SOURCE DATA:

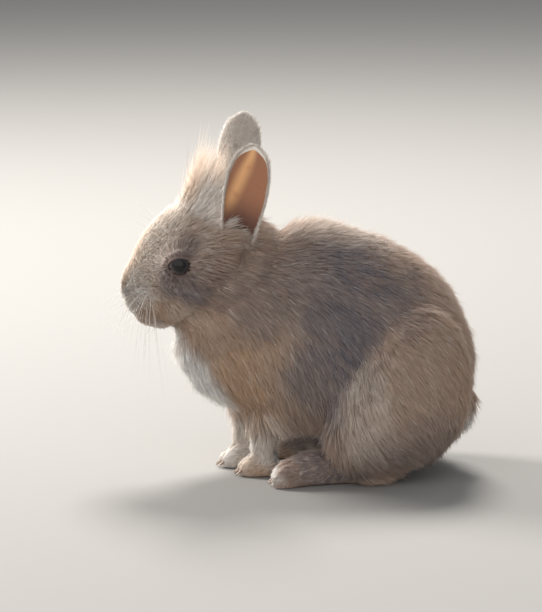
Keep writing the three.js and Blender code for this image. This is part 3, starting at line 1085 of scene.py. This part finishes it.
class RABBIT_OT_whiskers(bpy.types.Operator):
    """Grow the whiskers from both pads, and the long hairs over the eyes and at the chin"""

    bl_idname = "rabbit.whiskers"
    bl_label = "Whiskers"

    def execute(self, context):
        whisker = settings("whisker")
        hide = Hide()
        tree = BVHTree.FromPolygons(hide.points.tolist(), hide.triangles.tolist())
        finish = Finish("whisker", Base_Color=(0.86, 0.84, 0.80), Roughness=0.35)
        steps = np.linspace(0, 1, 11)[:, None]
        for name, side, seed in (("whiskers_left", 1, 21), ("whiskers_right", -1, 22)):
            rng = np.random.default_rng(seed)
            lines = []
            for root, way, length in whisker_plan(whisker.length, rng):
                spot = np.array(tree.find_nearest(np.array(root) * (1, side, 1) * MM)[0])
                way = unit((np.array(way) + rng.normal(0, 0.08, 3)) * (1, side, 1))
                sag = np.array((-0.25, 0, -1.0)) * rng.uniform(0.1, 0.28)
                lines.append(spot - way * MM + way * length * steps + sag * length * steps**2)
            thickness = whisker.thickness * rng.uniform(0.8, 1.1, len(lines))
            piece = object_of(mesh_of(name, *tapered_tubes(np.array(lines), thickness)))
            choose(piece)
            bpy.ops.object.shade_smooth()
            piece.data.materials.append(finish.material)
            settle(piece, "pale_coat")
        return {"FINISHED"}


# ---- Coat


class Hide:
    """The finished skin as arrays, to grow hair from."""

    def __init__(self):
        mesh = bpy.data.objects["skin"].data
        self.points, self.triangles = points_of(mesh), triangles_of(mesh)
        sharp = normals_of(self.points, self.triangles)
        soft = Neighbours(mesh).averaged(sharp, 4)
        self.normals = unit(0.5 * sharp + soft)
        self.crease = ramp(np.linalg.norm(soft, axis=1), 0.93, 0.8)
        self.lie, self.depth, self.bare, self.ear = (stored(mesh, n) for n in ("lie", "depth", "bare", "ear"))
        self.part = np.array(PARTS)[stored(mesh, "part").round().astype(int)]


class Plot:
    """A share of the skin's triangles, and places picked on it."""

    def __init__(self, hide, chosen, weight, count, rng):
        """chosen marks points of the skin, and weight says how closely the tufts stand at each."""
        self.hide = hide
        kept = chosen[hide.triangles].sum(1) >= 2
        self.corners = hide.triangles[kept]
        a, b, c = (hide.points[self.corners[:, k]] for k in range(3))
        share = np.linalg.norm(np.cross(b - a, c - a), axis=1) * weight[self.corners].mean(1)
        total = np.cumsum(share)
        wanted = (np.arange(count) + rng.random(count)) / count * total[-1]
        self.picks = np.minimum(np.searchsorted(total, wanted), len(total) - 1)
        root, other = np.sqrt(rng.random(count)), rng.random(count)
        self.shares = np.stack([1 - root, root * (1 - other), root * other], 1)

    def at(self, values):
        """What these values of the skin's points are at the picked places."""
        corners = values[self.corners[self.picks]]
        shares = self.shares if values.ndim == 1 else self.shares[..., None]
        return (corners * shares).sum(1)

    def unwrap(self):
        """The picked places on a flat unwrap of this share of the skin."""
        used, corners = np.unique(self.corners, return_inverse=True)
        mesh = mesh_of("unwrap", self.hide.points[used], corners.reshape(-1, 3))
        piece = object_of(mesh)
        lay_flat(piece, 0.004)
        flat = read(mesh.uv_layers.active.data, "uv", 2)
        bpy.data.objects.remove(piece)
        bpy.data.meshes.remove(mesh)
        return (flat.reshape(-1, 3, 2)[self.picks] * self.shares[..., None]).sum(1)


# A tuft's points are its root, the three corners of its widest place, and its tip.
TUFT_FACES = np.array(((0, 2, 1), (1, 2, 4), (0, 3, 2), (2, 3, 4), (0, 1, 3), (3, 1, 4)))
TUFT_ALONG = (0, 0.4, 0.4, 0.4, 1)
TUFT_TURNS = np.radians((90, 210, 330))
# Where those points lie on the OFBake map, round the place of the root.
TUFT_PATCH = np.array(((0, -1), (-1, 0), (0, 0), (1, 0), (0, 1))) * 0.0015

BEND_AT = 0.4  # of the length
TURN_SPREAD = 7  # degrees
STRAY_SHARE, STRAY_LIFT = 0.05, 24
PALE_SHARE, PALE_TONE = 0.04, 0.8
CLUMP, CLUMP_SIZE = 0.5, 9


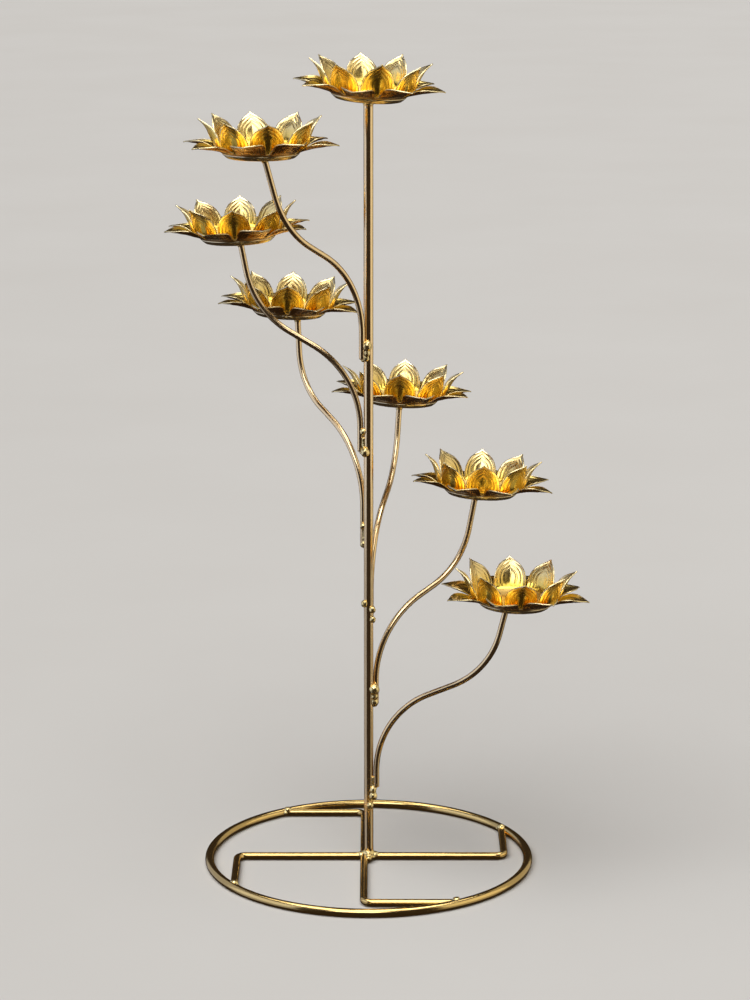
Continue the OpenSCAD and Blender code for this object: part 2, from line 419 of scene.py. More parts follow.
class Tier:
    """One stamped sheet: a dished disc that is slit into eight petals."""

    def __init__(self, profile, outline, arches, dimple, cup, focus,
                 disc_rows, petal_rows, columns, inside_painted_sheen, outside_shade):
        self.profile = smooth_line(profile, 400)
        self.outline = outline
        self.arches = arches
        self.dimple = dimple
        self.cup = cup
        self.focus = focus
        self.disc_rows = disc_rows
        self.petal_rows = petal_rows
        self.columns = columns
        self.around = PETALS * (columns - 1)
        self.inside_painted_sheen = inside_painted_sheen
        self.outside_shade = outside_shade

    def disc(self):
        """Radii, heights and slopes of the rows of the disc, out to the slits."""
        radius, height = self.profile.T
        flat_rows = self.disc_rows // 3
        r = np.concatenate([
            np.linspace(CENTRE_R, FLOOR_R - 2.5, flat_rows),
            np.linspace(FLOOR_R - 1.5, SLIT_R, self.disc_rows - flat_rows)
        ])
        slope = np.interp(r, radius, np.gradient(height) / np.gradient(radius))
        return r, np.interp(r, radius, height), slope

    def half_width(self, s, total, widened):
        """Half a petal's width at distances out from the slits, where it fills its sector."""
        at, half = np.array(self.outline, float).T
        width = np.interp(total - s, at, half) * widened
        sector = SLIT_R * math.radians(PETAL_STEP / 2)
        return width + (sector - width[0]) * (1 - smoothstep(0, NARROWING, s)) ** 2

    def petal(self, hand):
        """Middle surface, normals and finish of one petal that points along +X."""
        line = self.profile[self.profile[:, 0] >= SLIT_R]
        length = lengths_along(line)
        total = length[-1]
        # the rows are closer towards the tip, and the columns towards the sides
        share = 1 - (1 - np.linspace(0, 1, self.petal_rows + 1)) ** 1.25
        u = np.linspace(-1, 1, self.columns)
        u = np.sign(u) * (1 - (1 - np.abs(u)) ** 1.12)
        s = share * total
        x = self.half_width(s, total, hand["width"])[:, None] * u[None, :]
        r = np.interp(s, length, line[:, 0])
        z = np.interp(s, length, line[:, 1])
        tangent = unit(np.stack([np.gradient(r, s), np.gradient(z, s)], 1))
        inward = np.stack([-tangent[:, 1], tangent[:, 0]], 1)
        back = np.repeat((total - s)[:, None], self.columns, 1)
        scale = petal_scale(x, back, self.outline, self.focus * total)
        clear = smoothstep(*ARCHES_FADE, s)[:, None]
        raised = emboss(scale, self.arches, self.dimple) * clear
        # a row is bent round the lotus's axis at the root and cupped by its own curve above
        near = 1 - smoothstep(0, ROOT_ROUND, s)[:, None, None]
        round_axis = np.stack([
            r[:, None] * np.cos(x / r[:, None]), r[:, None] * np.sin(x / r[:, None]),
            np.repeat(z[:, None], self.columns, 1)
        ], 2)
        cup_r = 1 / (np.interp(share, CUP_PLACES, self.cup) * hand["cup"])[:, None]
        depth = cup_r * (1 - np.cos(x / cup_r))
        cupped = np.stack([
            r[:, None] + inward[:, 0:1] * depth, cup_r * np.sin(x / cup_r),
            z[:, None] + inward[:, 1:2] * depth
        ], 2)
        surface = self.bend(round_axis * near + cupped * (1 - near), s, hand)
        surface = surface + sheet_normals(surface) * raised[:, :, None]
        finish = {
            "relief": emboss(scale, self.arches, NO_DIMPLE) * clear,
            "rim": smoothstep(0.86, 1.0, scale) * smoothstep(*RIM_FADE, s)[:, None],
            "out": np.repeat(share[:, None], self.columns, 1),
        }
        return surface, sheet_normals(surface), finish

    def bend(self, surface, s, hand):
        """Leans, twists and turns a petal the little that hand work leaves."""
        root = surface[0, self.columns // 2]
        moved = surface.copy()
        for k, w in enumerate(smoothstep(0, HAND_BEND, s)):
            turn = Euler((hand["twist"] * w, hand["lean"] * w, hand["sway"] * w)).to_matrix()
            moved[k] = (surface[k] - root) @ np.array(turn).T + root
        return moved

    def add_disc(self, skin):
        """The disc. Gives the outermost upper and lower rows and the rims of the slits' ends."""
        r, z, slope = self.disc()
        upper, lower = [], []
        for radius, height, rise in zip(r, z, slope):
            fall = math.hypot(1, rise)
            row_upper, row_lower = [], []
            for k in range(self.around):
                a = math.radians(PETAL_STEP * (k / (self.columns - 1) - 0.5))
                n = np.array([-rise * math.cos(a), -rise * math.sin(a), 1]) / fall
                p = np.array([radius * math.cos(a), radius * math.sin(a), height])
                row_upper.append(skin.add(p + n * SHEET / 2, angle=a))
                row_lower.append(skin.add(p - n * SHEET / 2, angle=a, shade=self.outside_shade))
            upper.append(row_upper)
            lower.append(row_lower)
        for a, b in zip(upper, upper[1:]):
            skin.faces += flipped(quads(a + a[:1], b + b[:1]))
        for a, b in zip(lower, lower[1:]):
            skin.faces += quads(a + a[:1], b + b[:1])
        skin.faces.append(tuple(upper[0]))
        skin.faces += flipped([lower[0]])

        slit_ends = []
        flattened = 0.8
        for k in range(PETALS):
            a = math.radians(PETAL_STEP * (k + 0.5))
            normal = unit(np.array([-slope[-1] * math.cos(a), -slope[-1] * math.sin(a), 1]))
            out = unit(np.array([math.cos(a), math.sin(a), slope[-1]])) * flattened
            end = np.array([r[-1] * math.cos(a), r[-1] * math.sin(a), z[-1]])
            slit_ends.append([skin.add(p, angle=a) for p in rounded_edge(end, normal, out)])
        return upper[-1], lower[-1], slit_ends

    def edge_out(self, surface, normals, i, j):
        """The direction out of a petal's edge, in the sheet's plane."""
        out = np.zeros(3)
        if j in (0, self.columns - 1):
            step = 1 if j else -1
            out += unit(surface[i, j] - surface[i, j - step])
        if i == self.petal_rows:
            out += unit(surface[i, j] - surface[i - 1, j]) * 1.2
        return unit(out - normals[i, j] * out.dot(normals[i, j]))

    def add_petal(self, skin, k, hand, upper_row, lower_row, slit_ends):
        """Petal number k: both its sides, and the rounded rim that joins them."""
        surface, normals, look = self.petal(hand)
        a = math.radians(PETAL_STEP * k)
        spin = np.array(Matrix.Rotation(a, 3, "Z")).T
        surface, normals = surface @ spin, normals @ spin
        per = self.columns - 1
        columns = [(k * per + c) % self.around for c in range(self.columns)]
        upper = [[upper_row[c] for c in columns]]
        lower = [[lower_row[c] for c in columns]]
        for i in range(1, self.petal_rows + 1):
            upper.append([])
            lower.append([])
            for j in range(self.columns):
                same = {"rim": look["rim"][i, j], "out": look["out"][i, j], "angle": a}
                relief = look["relief"][i, j]
                side = normals[i, j] * SHEET / 2
                upper[i].append(skin.add(surface[i, j] + side, relief=relief,
                                         bright=self.inside_painted_sheen, **same))
                lower[i].append(skin.add(surface[i, j] - side, relief=relief * OUTSIDE_ARCH_DARKENING,
                                         shade=self.outside_shade, **same))
        for i in range(self.petal_rows):
            skin.faces += flipped(quads(upper[i], upper[i + 1]))
            skin.faces += quads(lower[i], lower[i + 1])

        # the rim runs up one edge, across the tip and down the other edge
        edge = [(i, self.columns - 1) for i in range(1, self.petal_rows + 1)]
        edge += [(self.petal_rows, j) for j in range(self.columns - 2, -1, -1)]
        edge += [(i, 0) for i in range(self.petal_rows - 1, 0, -1)]
        rims = [[number] for number in slit_ends[k]]
        for i, j in edge:
            out = self.edge_out(surface, normals, i, j)
            for rim, p in zip(rims, rounded_edge(surface[i, j], normals[i, j], out)):
                rim.append(skin.add(p, rim=1.0, out=look["out"][i, j], angle=a))
        for rim, number in zip(rims, slit_ends[k - 1]):
            rim.append(number)
        first, last = columns[-1], columns[0]
        top = [upper_row[first]] + [upper[i][j] for i, j in edge] + [upper_row[last]]
        bottom = [lower_row[first]] + [lower[i][j] for i, j in edge] + [lower_row[last]]
        for a_row, b_row in zip([top] + rims, rims + [bottom]):
            skin.faces += quads(b_row, a_row)

    def build(self, rng, droop, raised):
        """The whole tier as points, faces and finish, with some petals bent up by hand."""
        skin = Skin()
        ends = self.add_disc(skin)
        for k in range(PETALS):
            self.add_petal(skin, k, hand_work(rng, droop - raised.get(k, 0)), *ends)
        skin.finish["radius"] = [math.hypot(p[0], p[1]) for p in skin.points]
        return skin.points, skin.faces, skin.finish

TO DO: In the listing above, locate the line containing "Continue the OpenSCAD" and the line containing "stamped sheet: a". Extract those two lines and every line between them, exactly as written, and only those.

TASK ANSWER:
Continue the OpenSCAD and Blender code for this object: part 2, from line 419 of scene.py. More parts follow.
class Tier:
    """One stamped sheet: a dished disc that is slit into eight petals."""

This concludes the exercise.